И еще раз очнулся Артем, еще раз вернулась к нему четкость и адекватность восприятия. Он обнаружил, что лежит не на полу, а на каком-то возвышении, под голову подложен валик. Он был совершенно раздет. Все его тело было буквально утыкано иголками: длинными, металлическими, даже, похоже, золотыми. На концах всех иголок тлели благовонные палочки, и вверх поднималось множество тонких ароматных дымков. Рядом с Артемом стоял один из здешних бритоголовых обитателей в желтой одежде и по дощечке вполголоса что-то читал на японском языке.
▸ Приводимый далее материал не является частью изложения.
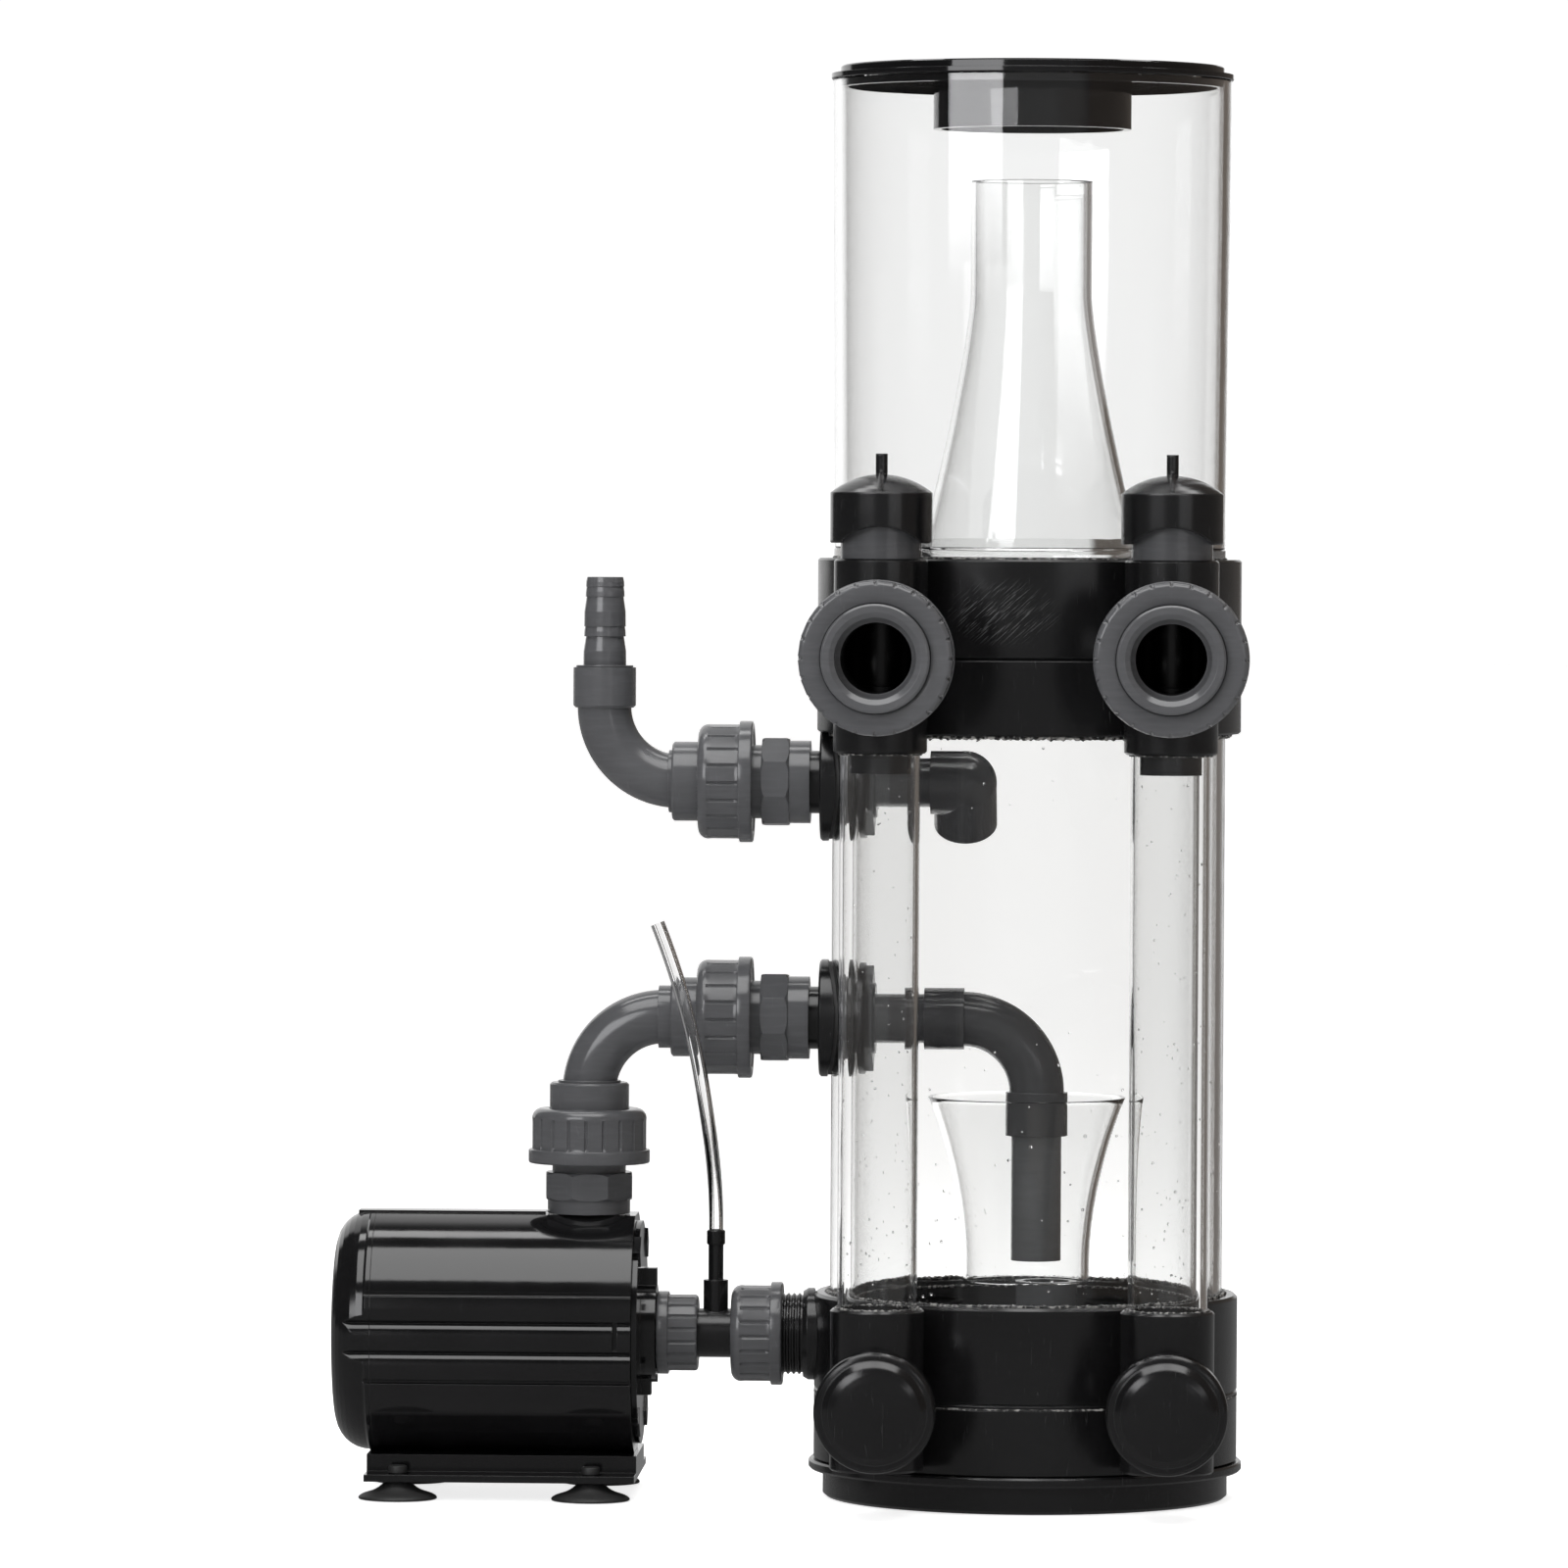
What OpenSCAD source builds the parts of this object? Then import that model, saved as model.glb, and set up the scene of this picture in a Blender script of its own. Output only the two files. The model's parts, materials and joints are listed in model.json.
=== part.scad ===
// Protein skimmer with a clear reaction tube, a foam cup on top, two front overflow towers, left-hand union
// pipework and a venturi pump beside the base. Origin: on the reaction tube's axis at floor level, +Z up,
// -Y to the front, pump on the -X side.

/* [Reaction tube and cup] */
// Outer diameter of the clear reaction tube
tube_od = 200; // [199:0.5:200]
// Wall thickness of the clear tubes
tube_wall = 4; // [3:0.5:5]
// Outer diameter of the base ring and the collars
ring_od = 216; // [212:1:216]
// Top of the base ring
ring_top = 104; // [103:1:106]
// Underside of the reaction collar
collar_z = 390; // [388:1:392]
// Seam between the reaction collar and the foam cup sleeve
cup_joint_z = 428.5; // [428:0.5:430]
// Top of the black cup sleeve, where the clear cup floor sits
sleeve_top = 478.5; // [478:0.5:480]
// Underside of the lid flange
cup_top = 722; // [700:1:760]
// Outer diameter of the cup at its rim
cup_rim_od = 203; // [202:0.5:204]
// Top of the foam riser
riser_top = 670.5; // [640:0.5:680]
// Radius of the foam riser's neck
riser_neck_r = 30.9; // [28:0.1:34]
// Rim height of the bubble funnel
funnel_top = 204; // [190:1:210]

/* [Front towers] */
// Distance of each tower from the centre plane
tower_x = 72.5; // [72.5:0.5:74]
// Distance of each tower in front of the reaction tube's axis
tower_y = 113; // [112.5:0.5:114]
// Outer diameter of the black tees
tee_od = 47; // [45:0.5:47]
// Height of the lower tees' front branches
lower_branch_z = 55; // [54:0.5:60]
// Height of the upper tees' front branches
upper_branch_z = 430; // [428:0.5:432]
// Outer diameter of the rising tubes and of the outlet sockets' pipe size
rising_od = 40; // [40:0.1:40.2]

/* [Left pipework] */
// Height of the raw water inlet
inlet_z = 364; // [362:0.5:368]
// Height of the pump return
return_z = 243.5; // [240:0.5:246]
// Distance from the tube's axis to the inlet hose barb
barb_x = 216.9; // [214:0.1:218]
// Distance from the tube's axis to the pump outlet
outlet_x = 223.7; // [222:0.1:226]
// Bend radius of the swept pipe bends
bend_r = 38; // [37:0.5:39]

/* [Pump] */
// Height of the pump's shaft
shaft_z = 82; // [82:0.25:82.5]
// Height of the pump housing
pump_h = 121; // [118:0.5:122]
// Width of the pump housing
pump_w = 121; // [118:0.5:122]
// Rear end of the motor housing, as distance from the tube's axis
housing_rear = 331.4; // [331:0.1:333]
// Front end of the motor housing, as distance from the tube's axis
housing_front = 199; // [198.8:0.1:199.2]

/* [Hidden] */
$fn = 96;

gap = 0.1;                                  // clearance left in every cemented or sliding joint
eps = 0.01;
tube_r = tube_od / 2;
ring_r = ring_od / 2;
bore_r = tube_r - tube_wall;                // inside of the clear reaction tube
base_top = 19;                              // top of the base plate's flange
tee_r = tee_od / 2;
rising_r = rising_od / 2;
rising_foot = 82;                           // where the rising tubes stand in the lower tees
rising_head = 407;                          // where they end in the upper tees
upper_tee_z = 381.5;
pipe_r = 12.5;                              // 25 mm pipe
pipe_bore = 10.4;
spigot_r = 16;                              // 32 mm pipe
union_face = 140.5;                         // hex side face of the side unions' nuts, from the tube's axis
pump_union_z = 168.5;                       // hex side face of the pump union's nut
union_len = 41.3;                           // from that face to the mouth of the union end
outlet_face = 170;                          // tower side face of the outlet nuts, in front of the tube's axis
intake_z = 81.75;                           // height of the intake line

black = [0.10, 0.10, 0.10];
grey = [0.33, 0.33, 0.35];
clear = [0.85, 0.90, 0.92, 0.35];
rubber = [0.05, 0.05, 0.05];

// points on an arc about c from angle a0 to angle a1
function arc(c, r, a0, a1, n) =
    [for (i = [0:n]) let (a = a0 + (a1 - a0) * i / n) c + r * [cos(a), sin(a)]];

// ---- placing and basic shapes ----

module lathe(points) { rotate_extrude() polygon(points); }

module ring(r_out, r_in, z0, z1) {
    lathe([[r_in, z0], [r_out, z0], [r_out, z1], [r_in, z1]]);
}

// local +Z runs to -X from the point (-x, 0, z)
module to_left(x, z) { translate([-x, 0, z]) rotate([0, -90, 0]) children(); }

// local +Z runs to +X from the point (-x, 0, z)
module to_right(x, z) { translate([-x, 0, z]) rotate([0, 90, 0]) children(); }

// local +Z runs to -Y from the point (x, -y, z)
module to_front(x, y, z) { translate([x, -y, z]) rotate([90, 0, 0]) children(); }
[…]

— …смерть — это только распадение тела. Тело нам дали родители. Оно вскормлено пищей, поэтому болезни и смерть неизбежны. Но вы знаете, что Будда — это не тело, это Просветление. Тело исчезнет, а мудрость просветления останется навечно. Просветление будет жить с вами в виде Дхармы. Тот, кто видел мое тело, еще не видел меня. Меня видел тот, кто познал мое учение. После моей смерти вашим учителем будет моя Дхарма. Следуйте этой Дхарме — и вы будете верны мне [16] .

16

Предсмертное обращение Будды к своим ученикам.